From the back of the room, a young man in his early thirties stood. "Actually," the man said, "an observation."

The speaker was dark and thin, dressed in khaki shirt and shorts, precise in his movements and manner. Malcolm recognized him as a paleontologist from Berkeley named Levine, who was spending the Summer at the Institute. Malcolm had never spoken to him, but he knew his reputation: Levine was generally agreed to be the best paleobiologist of his generation, perhaps the best in the world. But most people at the Institute disliked him, finding him pompous and arrogant.

"I agree," Levine continued, "that the fossil record is not helpful in addressing extinction. Particularly if your thesis is that behavior is the cause of extinction - because bones don't tell us much about behavior. But I disagree that your behavioral thesis is untestable. In point of fact, it implies an outcome. Although perhaps you haven't yet thought of it."

The room was silent. At the podium, Malcolm frowned. The eminent mathematician was not accustomed to being told he had not thought through his ideas. "What's your point," he said.

Levine appeared indifferent to the tension in the room. "Just this," he said. "During the Cretaceous, Dinosauria were widely distributed across the planet, We have found their remains on every continent, and in every climatic zone - even in the Antarctic. Now.
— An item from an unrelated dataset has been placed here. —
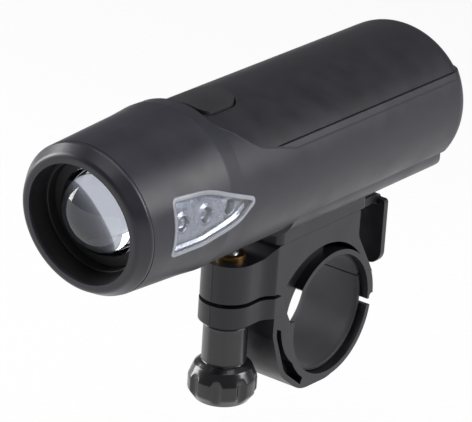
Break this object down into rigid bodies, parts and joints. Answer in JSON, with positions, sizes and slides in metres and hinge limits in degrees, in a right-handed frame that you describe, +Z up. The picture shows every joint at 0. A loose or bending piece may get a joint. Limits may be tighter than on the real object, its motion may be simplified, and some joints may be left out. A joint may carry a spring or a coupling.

If their extinction was really the result of their behavior, and not the consequence of a Catastrophe, or a disease, or a change in plant life, or any of the other broad-scale explanations that have been proposed, then it seems to me highly unlikely that they all changed their behavior at the same time, everywhere. And that in turn means that there may well be some remnants of these animals still alive on the earth. Why couldn't you look for them?"

"You could," Malcolm said coldly, "if that amused you. And if you had no more compelling use for your time."